Neither the carrier nor the surety company bound itself not to injure any one in person or property. The law, in the form of a municipal ordinance, merely required of the carrier, as a condition precedent for operating its business, a bond for the protection of the public against damages resulting from its fault or that of its agents, servants, or employees. The only obligation of the surety company is to pay a person injured in body or property up to the sum stipulated in its engagement ($5,000), if the primary obligor fails to do so.

The Civil Code declares that actions resulting from quasi offenses or torts are prescribed by one year. The codal provision must be read into the bond. Plaintiffs' action against the defendant carrier became prescribed after one year had elapsed from the date it accrued. This being the case, their action against the surety company, which cannot be more onerously bound on its collateral undertaking, is also barred by the lapse of the same period of time.
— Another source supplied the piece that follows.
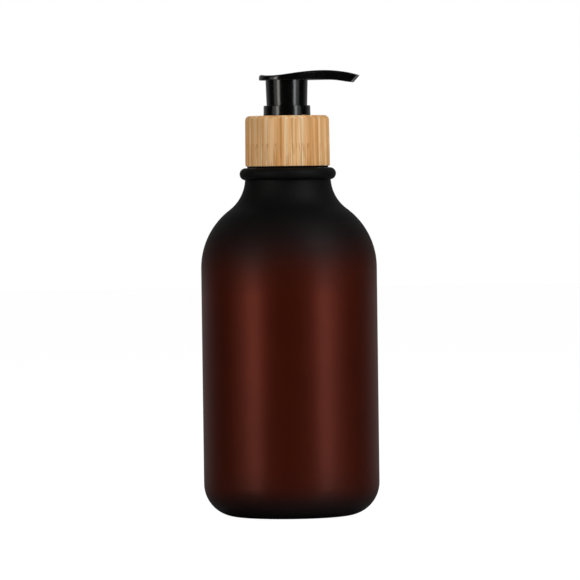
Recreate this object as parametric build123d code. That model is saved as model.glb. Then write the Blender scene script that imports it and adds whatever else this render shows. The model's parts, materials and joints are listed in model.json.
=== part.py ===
from build123d import *
import math
import os

# Soap pump dispenser: a frosted round bottle, a bamboo collar and a lock-up lotion pump.
# Millimetres. Origin: centre of the base on the table. +Z up, +X towards the nozzle.

# Bottle
body_r = 37.5            # outside radius of the straight wall
wall = 1.3               # wall of the blown body
foot_r = 23.5            # outer edge of the flat contact ring
foot_inner_r = 19.5      # inner edge of the contact ring
heel_r = body_r - foot_r             # rounding between base and wall
push_up = 3.0            # height of the dished base at its centre
neck_r = 18.3            # narrowest part of the neck, inside the bead
neck_z = 144.25          # height of that narrowest part
wall_top_z = 105.9       # where the straight wall turns into the shoulder
shoulder_r = 31.1        # convex radius of the shoulder
bead_r = 2.6             # round bead at the top of the neck
bead_centre_r = 17.97
bead_z = 145.92
deck_z = bead_z + bead_r             # flat top of the bead

# Neck finish, 28 mm with one and a half turns of thread
finish_r = 12.5
finish_bore_r = 10.85
finish_top_z = 166.0
thread_pitch = 25.4 / 6
thread_turns = 1.5
thread_sink = 0.3        # how far each thread reaches into the wall it stands on
finish_lip = 0.6         # bevel round the mouth
bottle_thread_r = 13.65
bottle_thread_z = 157.15             # centre of the thread where it starts
closure_thread_drop = 1.62           # the closure thread runs this far below the bottle thread

# Closure and bamboo sleeve
closure_r = 15.4
closure_bore_r = 14.0
closure_foot_r = 17.3    # rim under the sleeve
closure_foot_t = 0.64
closure_thread_r = 12.85
closure_low_z = deck_z + 0.02
closure_top_z = 169.45
closure_step_r = 12.0
closure_deck_z = 168.65
closure_deck_t = 0.9
closure_hole_r = 9.8
glue_gap = 0.02
sleeve_low_z = closure_low_z + closure_foot_t + glue_gap
sleeve_top_z = 170.7
sleeve_low_r = 18.05
sleeve_high_r = 17.9
sleeve_edge_r = 2.0
sleeve_low_edge_r = 0.4
sleeve_hole_r = 10.2

# Pump housing
housing_flange_r = 13.4
housing_flange_z = 166.8
housing_flange_t = 0.9
gasket_t = 0.8
gasket_bore_r = 10.6
cup_r = 10.55
cup_bore_r = 9.72
cup_low_z = 161.4
cylinder_r = 7.9
cylinder_bore_r = 6.95
cylinder_low_z = 121.2
socket_r = 5.2
socket_bore_r = 4.02
socket_low_z = 107.0
socket_top_z = 116.0
vent_z = 155.0
vent_r = 0.6
snap_z = 165.0           # snap bead that holds the lock ring in the housing cup
snap_h = 0.9
snap_depth = 0.2

# Inlet valve
ball_r = 2.25
ball_z = 118.73
seat_gap = 0.03          # the resting ball stays this far off its cone
ball_pocket_r = 2.7
inlet_r = 1.3
retainer_t = 1.0

# Dip tube
tube_r = 4.0
tube_bore_r = 3.2
tube_top_z = 115.8
tube_low_z = 7.3

# Lock ring
ring_low_r = 10.05
ring_high_r = 9.95
ring_top_z = 175.0
ring_bore_r = 9.15
ring_flange_r = 11.7
ring_flange_z = 168.7
ring_flange_t = 0.7
guide_r = 4.3
guide_bore_r = 3.35
guide_low_z = 156.8
guide_top_z = 166.9
lock_collar_r = 6.4
lock_collar_bore_r = 5.6
lock_collar_top_z = 174.3
ring_cup_r = 9.7
ring_cup_bore_r = 8.98
ring_cup_low_z = 162.6
ring_floor_t = 0.9
ring_edge_r = 0.3

# Head
press_travel = 10.0
head_turn = 90.0
skirt_low_z = ring_cup_low_z + ring_floor_t + press_travel + 0.3
skirt_low_r = 8.65
skirt_high_r = 9.0
skirt_bore_r = 7.5
head_under_z = 185.8
head_ceiling_z = 184.4
stem_socket_r = 4.8
stem_socket_low_z = 177.0
lug_w = 1.2
lug_h = 2.0
lug_inner_r = 6.6
stop_gap_deg = 11.0                  # angle between a lug and its stop rib at either limit
channel_r = 1.3
channel_peak = (15.5, 187.6)
channel_arc_r = 64.0
outlet_slope_deg = 8.0
tip_top = (30.9, 187.55)
tip_low = (28.1, 184.5)
heel_x = -11.8
tip_half_w = 4.6
tip_x = 32.0             # beyond the slanted end, which trims the outline
head_edge_r = 1.1
head_low_edge_r = 0.4

# Stem, piston and valve pin
stem_r = 3.25
stem_bore_r = 2.1
stem_low_z = 149.2
stem_top_z = 183.7
stop_collar_r = 4.2
piston_lip_r = 6.9
piston_low_z = 147.2
piston_top_z = 153.7
pin_r = 2.05
pin_top_z = 159.0
pin_flange_r = 5.6
pin_flange_z = 144.2
spring_wire_r = 0.45
spring_r = 4.9
spring_turns = 8.5
spring_low_z = 122.25
spring_top_z = 144.1


def rod(radius, z_low, z_high):
    """A round bar on the centre line."""
    at_bottom = (Align.CENTER, Align.CENTER, Align.MIN)
    return Pos(0, 0, z_low) * Cylinder(radius, z_high - z_low, align=at_bottom)


def tube(bore_r, radius, z_low, z_high):
    """A plain ring or tube on the centre line."""
    return rod(radius, z_low, z_high) - rod(bore_r, z_low, z_high)


def turned(points):
    """A solid of revolution from its (radius, height) corners."""
    return revolve(make_face(Plane.XZ * Polyline(*points, close=True)), Axis.Z)


def thread(root_r, crest_r, root_w, crest_w, start_z):
    """A trapezoid thread on a right-hand helix."""
    path = Helix(thread_pitch, thread_pitch * thread_turns, root_r, center=(0, 0, start_z))
    depth = crest_r - root_r
    corners = [(0, -root_w / 2), (depth, -crest_w / 2), (depth, crest_w / 2), (0, root_w / 2)]
    start = Plane(path @ 0, x_dir=(1, 0, 0), z_dir=path % 0)
    return sweep(make_face(start * Polyline(*corners, close=True)), path=path, is_frenet=True)


def blown_outline(inset):
    """Half outline of the blown body from the base centre up to the neck, moved inwards."""
    dome_r = (foot_inner_r ** 2 + push_up ** 2) / (2 * push_up)
    dome_turn = math.degrees(math.acos((dome_r - push_up + inset) / (dome_r + inset)))
    turn = 2 * math.degrees(math.atan((body_r - neck_r) / (neck_z - wall_top_z)))
    concave_r = (neck_z - wall_top_z) / math.sin(math.radians(turn)) - shoulder_r
    dish = JernArc((0, push_up + inset), (1, 0), dome_r + inset, -dome_turn)
    foot = Line(dish @ 1, (foot_r, inset))
    heel = JernArc(foot @ 1, (1, 0), heel_r - inset, 90)
    side = Line(heel @ 1, (body_r - inset, wall_top_z))
    shoulder = JernArc(side @ 1, (0, 1), shoulder_r - inset, turn)
    flare = JernArc(shoulder @ 1, shoulder % 1, concave_r + inset, -turn)
    return [dish, foot, heel, side, shoulder, flare]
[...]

The reason why the Court of Appeal held that the prescription of ten years was applicable was because it thought the case of Distefano v. Michiels, 158 La. 885, 104 So. 914, was decisive of the issue involved between the parties litigant. We do not think, however, that this is so. The ratio decidendi there was not that an action on an indemnity bond for the payment of damages ex delicto was an action ex contractu, but that, plaintiff's suit having been brought within one year after the accident happened, his right of action against the sureties on the bond was thereby preserved. Plaintiff had brought suit against the carrier and his sureties within the year after the accident, and judgment was rendered against the principal and the surety who had been reached by citation. This judgment fixed and determined the liability of the carrier to pay damages, for which the sureties became liable on their engagement to pay the injured party, if the carrier did not.

The Court of Appeal also relied on Gordon V. Stanley, 108 La. 182, 32 So. 531, and this case, together with Lagrone v. Kansas City Southern Ry. Co., 157 La. 559, 102 So. 669, is cited and relied upon by the respondents here. We do not think either of those cases is authority on the issue presently before us.

For the reasons assigned, the rule nisi herein issued is made absolute; and, accordingly, the judgment of the Court of Appeal is set aside, and it is now ordered that there be judgment in favor of the defendants, rejecting plaintiffs' demands at their cost.